There were very different [styles] of shooting in order for me to have this [perspective in the film]. As a practical decision in production, I needed to separate what is artifice and what was somehow a search [in the composition], but not in the form of understanding [the subject] as many films operate. You can see it in the way that there are edits in the end. There’s no separation in the image, just because of the mode of production changes. This is my way to design a mode of registration of production that will take me to those parts that are necessary for the film of Pepe. If Pepe has this chameleonic form of existence like all my other films, the structure is the result of a process that includes a shot [composition] more in line with what [production] we understand [already], but also a shot [composition] that is searching for the poetics of this film. They have to coexist and create a sense of diversity that we have in this world.
From what I understand, you started thinking about sound a lot earlier in the process than your previous work. How did it change your approach?
I was thinking about hybridity, because when I was started making films how I do, you learn things about yourself from everybody who sees your film. You’re just doing things and you become aware. So from the beginning of my films, I was just hearing this word “hybridity” or some people will even call it a jazz cinema when they were referring to “Cocote,” and in this film, I actually took it seriously. [I asked myself] What is this to be a hybrid film that they are calling it, especially the Anglo-Saxon media? I think it’s something that has to do with the language in itself. It’s important to categorize to understand it. So I was thinking about that, and I decided because sometimes decisions in cinema are related to the technique of doing cinema and all the investigation that I do is to understand the characters, I wanted to start experimenting in making the soundscape of this film. Let’s introduce how this world sounds, and [see] what that will do to my writing because writing is just words. I remember moments of writing with a certain type of sound, experimenting in the process in itself.
What’s it like to have pushed yourself to take chances like that and see it pay off?
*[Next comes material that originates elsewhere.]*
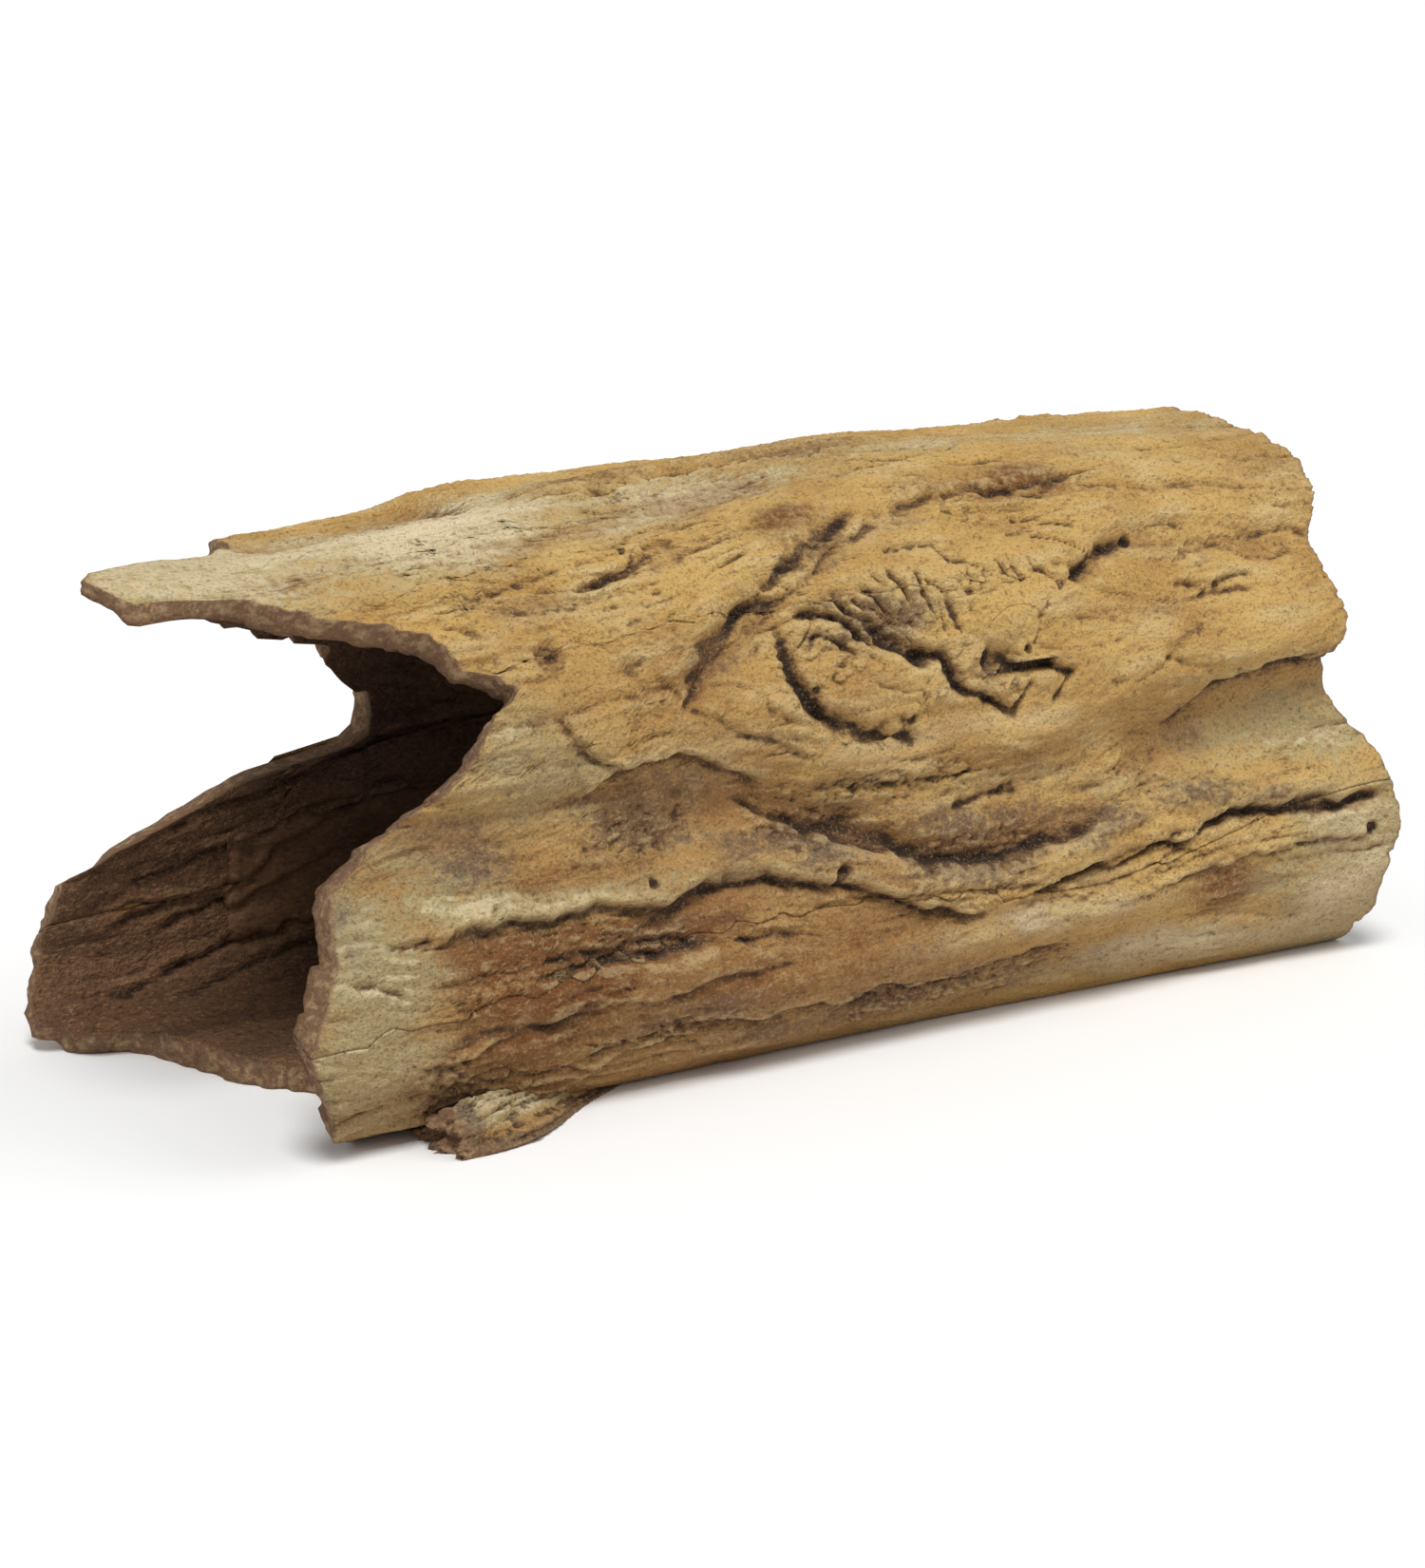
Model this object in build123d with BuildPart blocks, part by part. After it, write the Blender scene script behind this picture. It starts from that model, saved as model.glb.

There’s a [broad] answer to that, and it is that we artists, especially coming from different backgrounds — and within those, different regions [particularly] within the global south [where some] will be more privileged than others — have these hierarchies of privilege and [to see it received well] gives you a little bit of calm and when you get a prize and all that, it means I can that I can continue to make films. Even with fragile cinema laws [against] rising of the of this anarchocapitalists that want to cut all the public funding, those prizes keep you in the battle for existence [in a practical way]. But in a more personal way, it’s [made me realize] when I go for my desire, I do better in life. This is an example of that. I went for my desire in a film like this and it went well, [so it’s successful] not because of the prize, but to me.